The videos are from Lew’s private collection, a medley of live-action shorts recorded off the closed-circuit camera. Lew films whenever he thinks there’s going to be a problem. Call this cinema vitriol.
The staff has some all-time favorites (now since erased):
The Guy Who Pissed On-Camera.
The Guy Who Wagged His Penis.
The Guy Who Threatened to Vomit.
The projectionist, Lew himself, loads a tape into the VCR. The images on the 13-inch jump and warble like bad singing. The first feature pops into view.

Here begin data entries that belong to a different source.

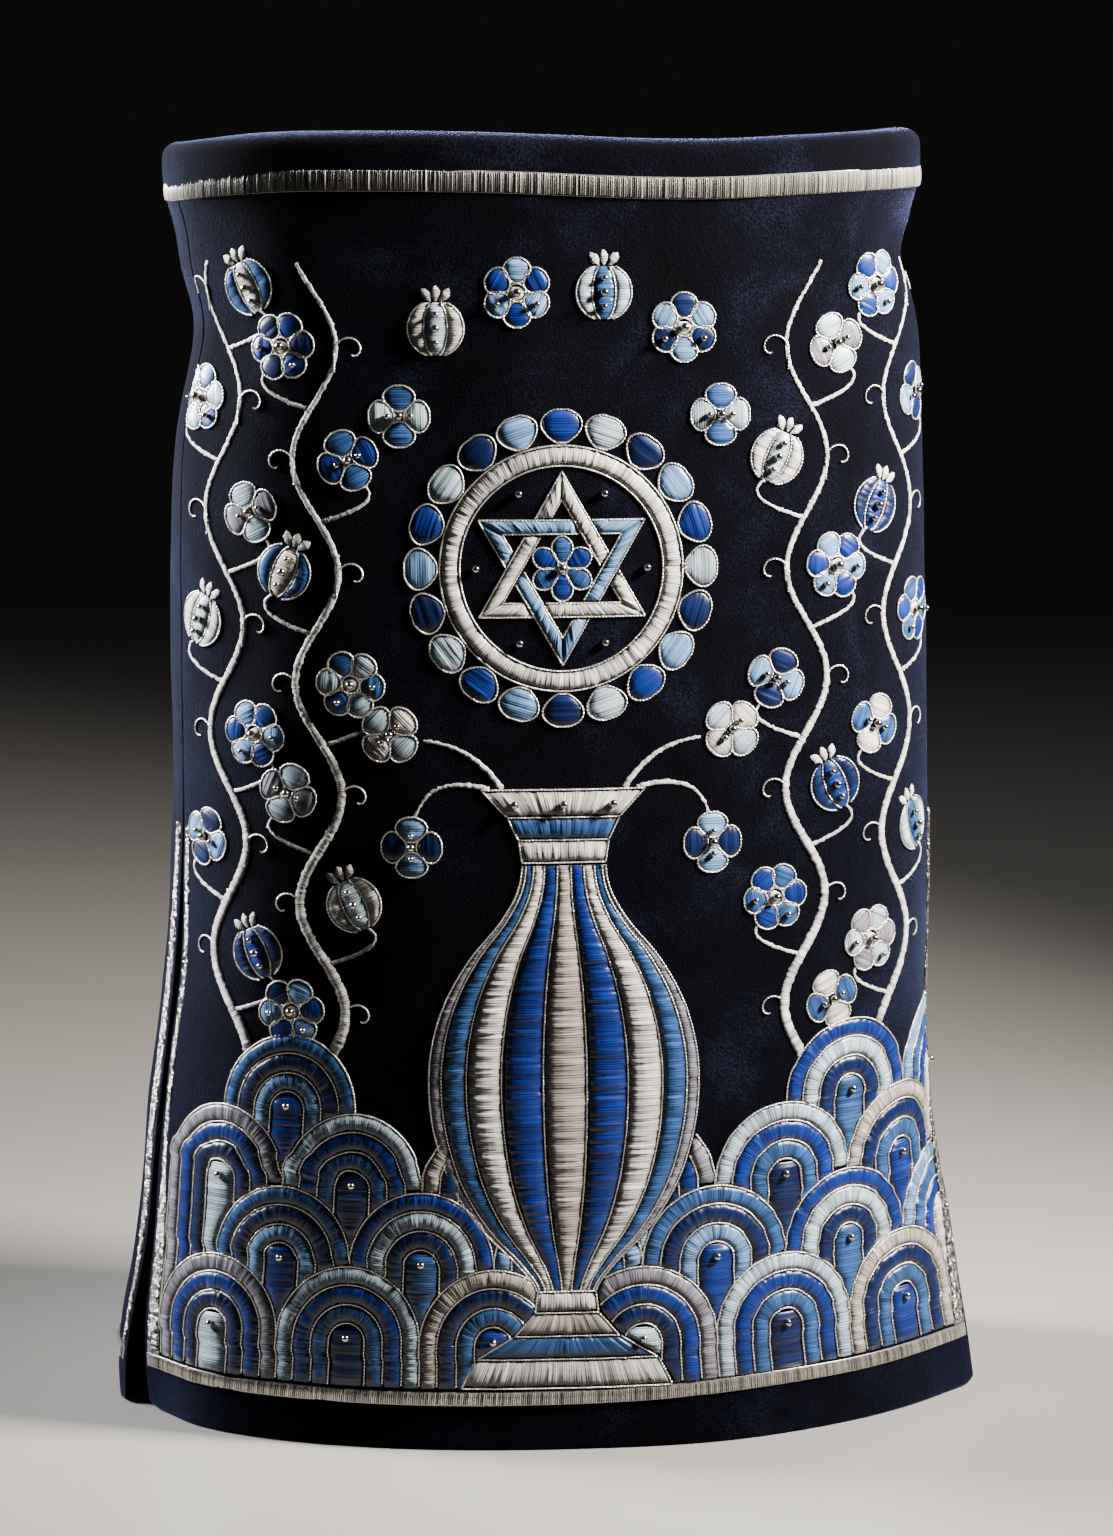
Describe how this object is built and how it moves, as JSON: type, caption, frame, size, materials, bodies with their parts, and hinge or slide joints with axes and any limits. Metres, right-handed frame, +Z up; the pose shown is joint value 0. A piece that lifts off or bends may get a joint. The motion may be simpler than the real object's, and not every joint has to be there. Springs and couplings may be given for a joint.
{
  "type": "torah mantle",
  "caption": "Oval velvet torah mantle standing on its hem, with a rolled heading, stave holes in the top, side slits and silver satin borders.",
  "frame": {"origin": "on the floor under the middle of the mantle, with the hem resting on z = 0", "axes": "+Z up, -Y out of the embroidered front, +X to the right as seen from the front"},
  "size_m": [0.4454, 0.2434, 0.6419],
  "materials": {
    "velvet": "deep navy cotton velvet with a short upright pile",
    "silver_satin": "silver metallic satin stitch, threads lying across each band",
    "embroidery": "padded satin stitch embroidery in blues, greys and silver",
    "silver_cord": "fine twisted silver cord couched round the embroidery",
    "beads": "small round polished metal beads"
  },
  "bodies": {
    "root": {"front_panel": "velvet", "back_panel": "velvet", "heading": "velvet", "top_panel": "velvet", "top_band": "silver_satin", "front_hem_border": "silver_satin", "back_hem_border": "silver_satin", "front_side_border_left": "silver_satin", "front_side_border_right": "silver_satin", "back_side_border_left": "silver_satin", "back_side_border_right": "silver_satin"}
  },
  "joints": []
}
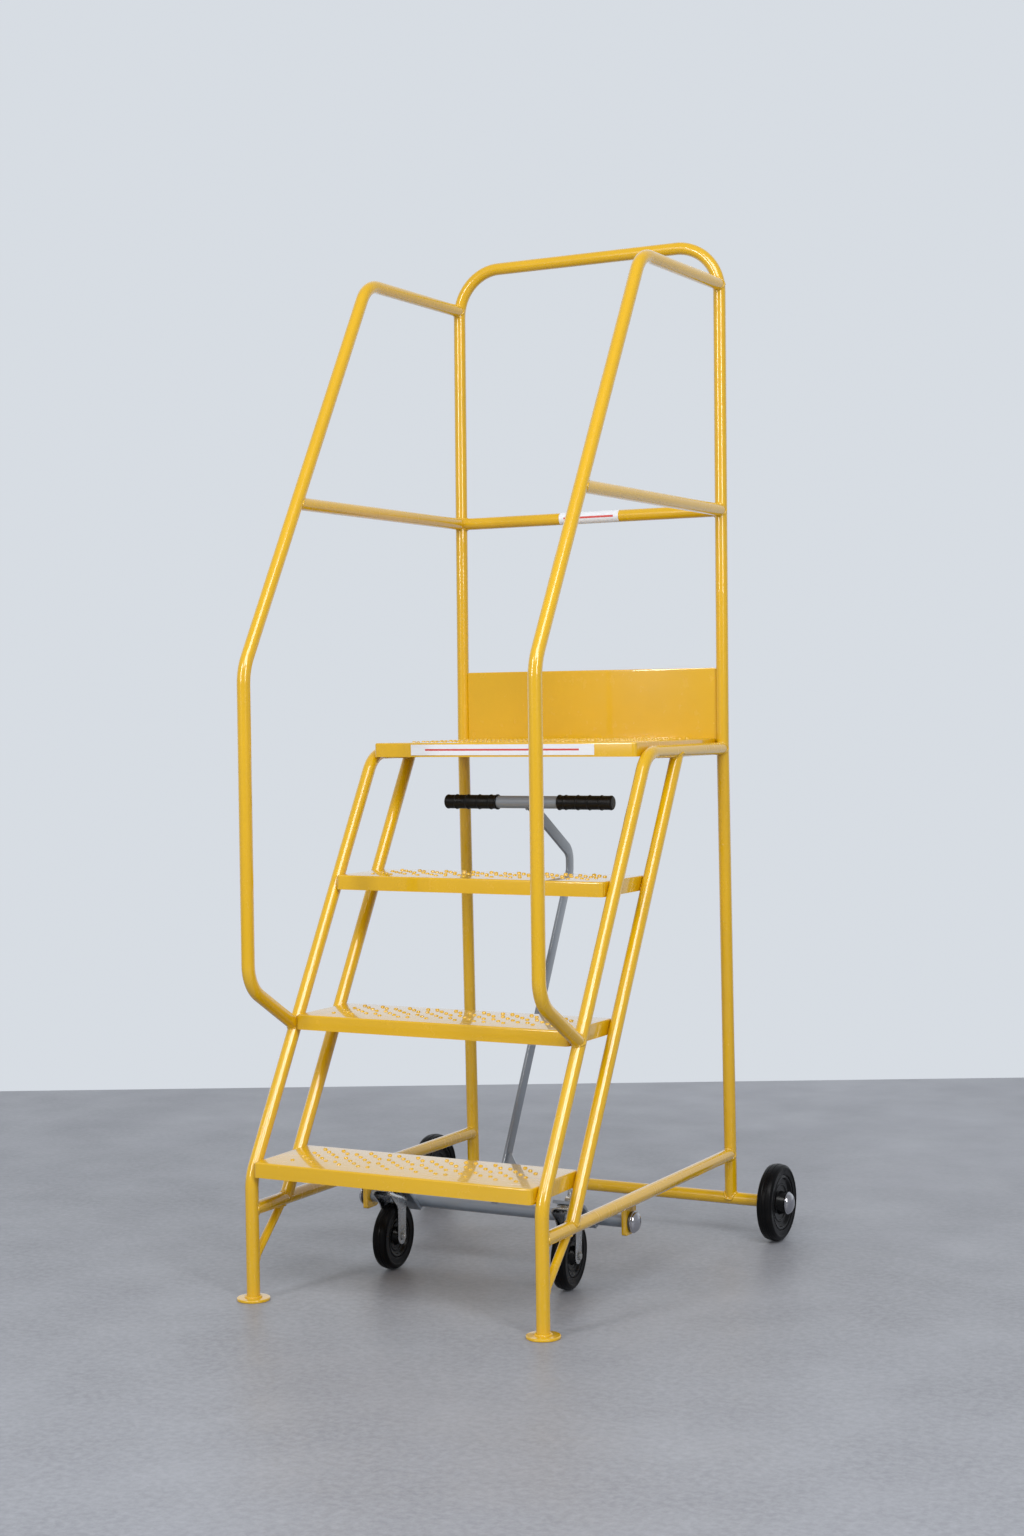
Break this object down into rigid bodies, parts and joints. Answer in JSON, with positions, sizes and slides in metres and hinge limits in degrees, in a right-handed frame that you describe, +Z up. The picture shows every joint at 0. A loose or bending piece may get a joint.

It stars a couple of Jersey girls with serious hair. They are shapely things. You can see this from the rather indirect camera angle that beams down into the vestibule, catching their parted tresses and shapely calves. The image is black and white, but you can imagine sequins and gold lycra on these indignant young things.
Next to the girls lurks this hulking body, which turns out to the bouncer from a Delaware Avenue club. One of the blondes is screaming her bloody head off, Lew says, at a door. Except you can’t hear the words because the static is so bad. She sounds like the teacher in those Charlie Brown cartoons: Wah wah wa, wa waaaa.
Lew tries another.
This reel features a beefy guy, T-shirt, sweat shorts, hair buzzed to the height of a golf fairway. Your inclination is to fix him up with one of the Jersey girls.
He catches sight of the camera spying on him. This is a man who has just taken a cab ride into a Godforsaken corner of Philadelphia and relinquished 90 bucks so he can be temporarily imprisoned between a door and a metal gate while he waits to reclaim his personal belonging. There is no one to talk to. And he feels the need to express himself.
“You’re a . . . .” Not surprisingly, his words are short on syllables, long on color. He offers to kick Lew where it might do some good.
And then he hurls a wad of spit at the camera.
Did you see, did you see?, Lew implores. Did you see what I have to put up with?